Fracking phobia: While Matt Damon is scaring the hell out of everyone with his preposterous Promised Land flick (it's not just an acting gig-he is a co writer) Democratic Governor John Hickenlooper of Colorado has testified before the senate that he has drunk fracking fluid. The former Denver mayor told a Senate committee that he actually drank a glass of fracking fluid produced by oilfield services giant Halliburton. The fluid is made entirely “of ingredients sourced from the food industry".
“You can drink it. We did drink it around the table, almost ritual like, in a funny way,” he told the Senate Committee on Energy and Natural Resources. “It was a demonstration. … they’ve invested millions of dollars in what is a benign fluid in every sense.”
Take that Matt!
A $100,000 per day well in Belmont County gives Gulfport Energy something to shout about.

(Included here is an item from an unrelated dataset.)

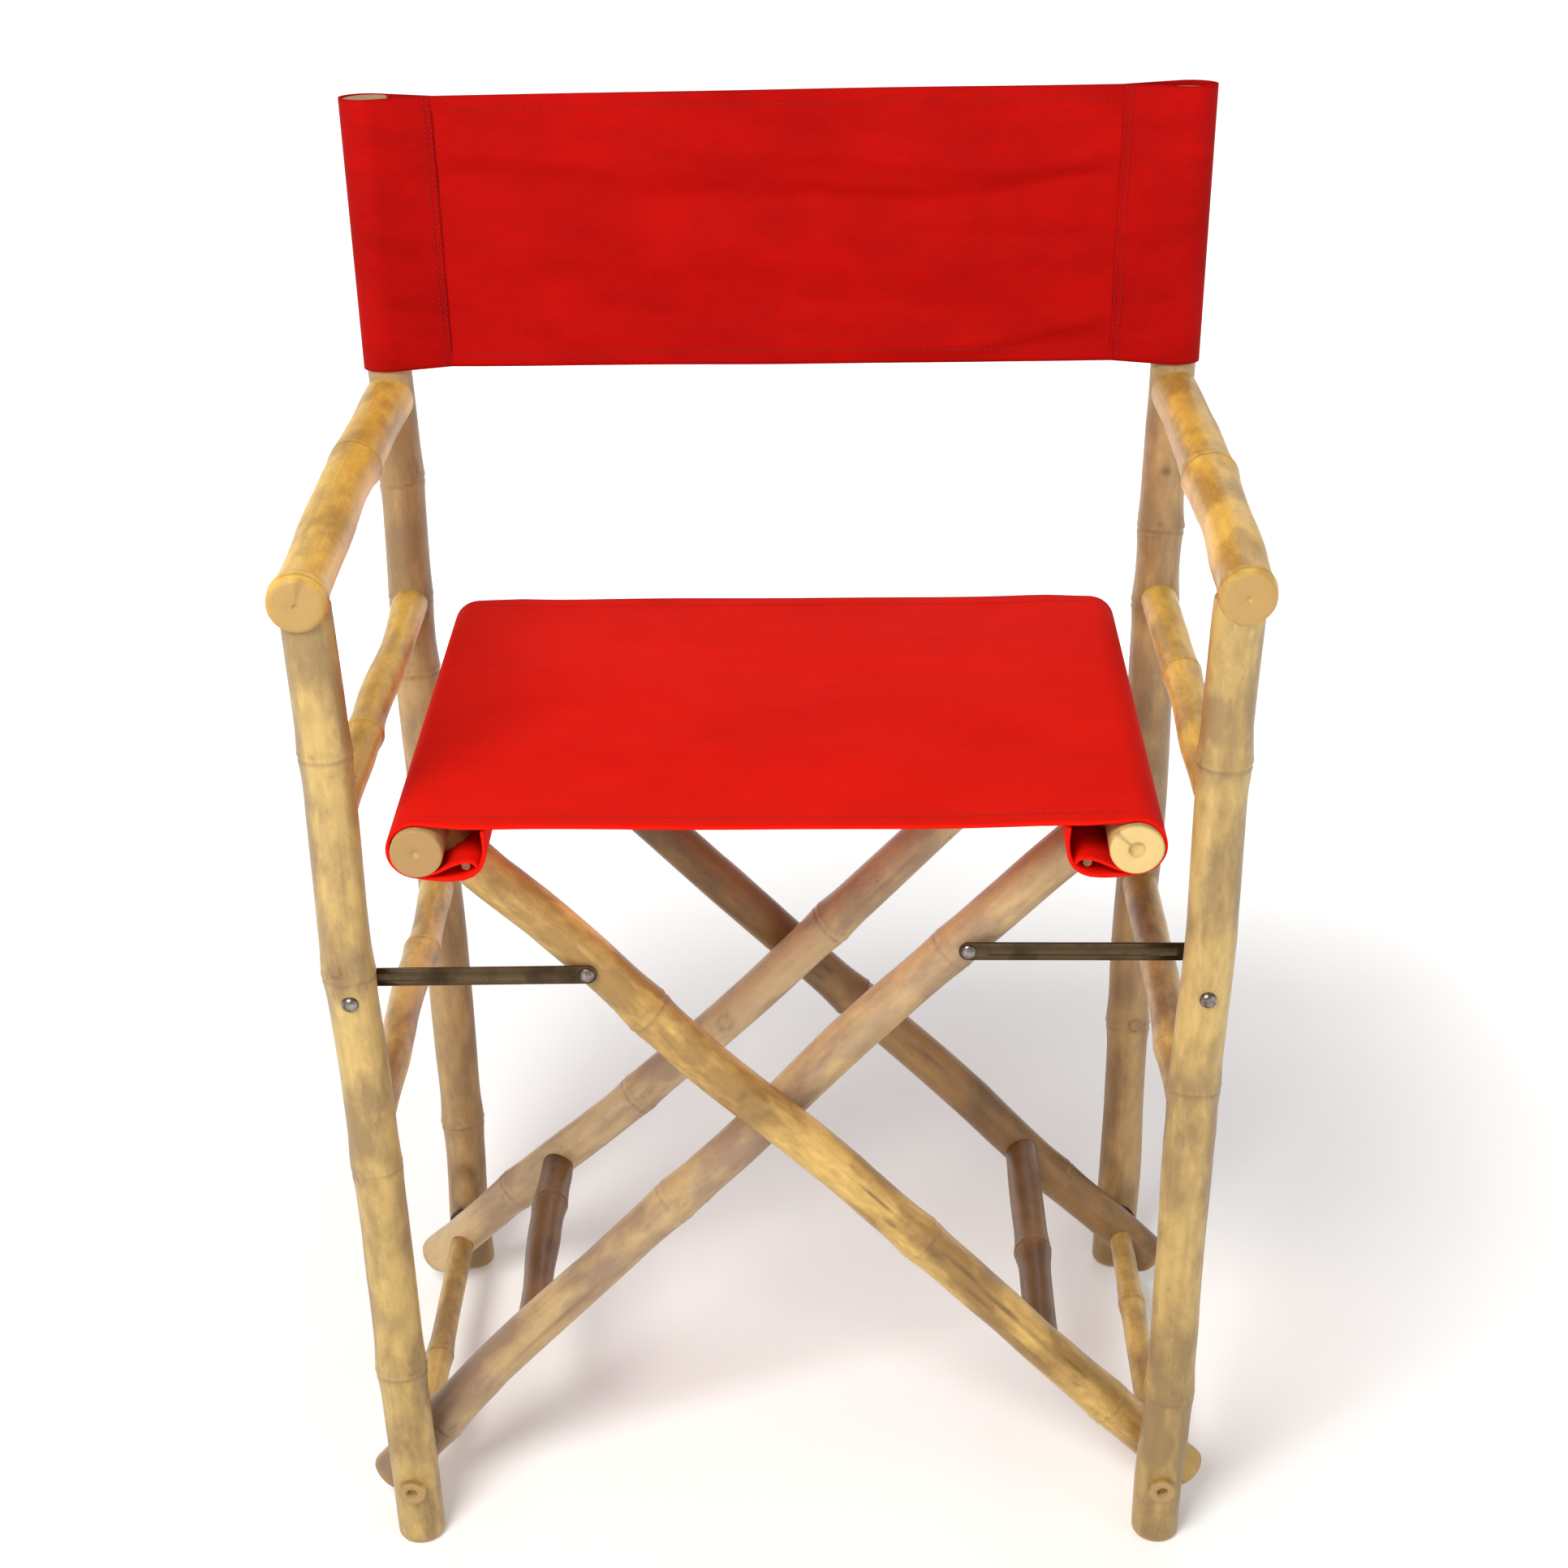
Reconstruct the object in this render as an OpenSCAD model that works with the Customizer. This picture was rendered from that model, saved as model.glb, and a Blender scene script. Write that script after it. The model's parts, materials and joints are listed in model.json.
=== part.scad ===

The Intelligencer / Wheeling News-Register newspaper reports: "The positives keep coming for Gulfport Energy's Utica Shale operations, as the Stutzman well in southwestern Belmont County could be producing about $100,000 worth of revenue per day. The well is expected to produce almost 22,000 barrel of oil equivalent per day." That's 21 million cubic feet per day of natural gas, in addition to the 945 barrels per day of ethane, propane, butane and other liquids."
And it pumps 7 days a week!
The Utica holds almost 1 billion barrels of oil. The U.S. Geological Survey released its first reserves estimate for the Utica Shale last week.
The federal agency estimates that the Utica holds about 38 trillion cubic feet of recoverable gas and 940 million barrels of oil. Initial estimate are usually low. Aside from being a rather sedate agency the U.S. Geological Survey must base its projections on known reserves. As drilling progresses and more reserves are discovered, estimates will increase.

1 comment:

  1. Take THAT, dopey Anonymous poster who says we're at the end of fossil fuels!!!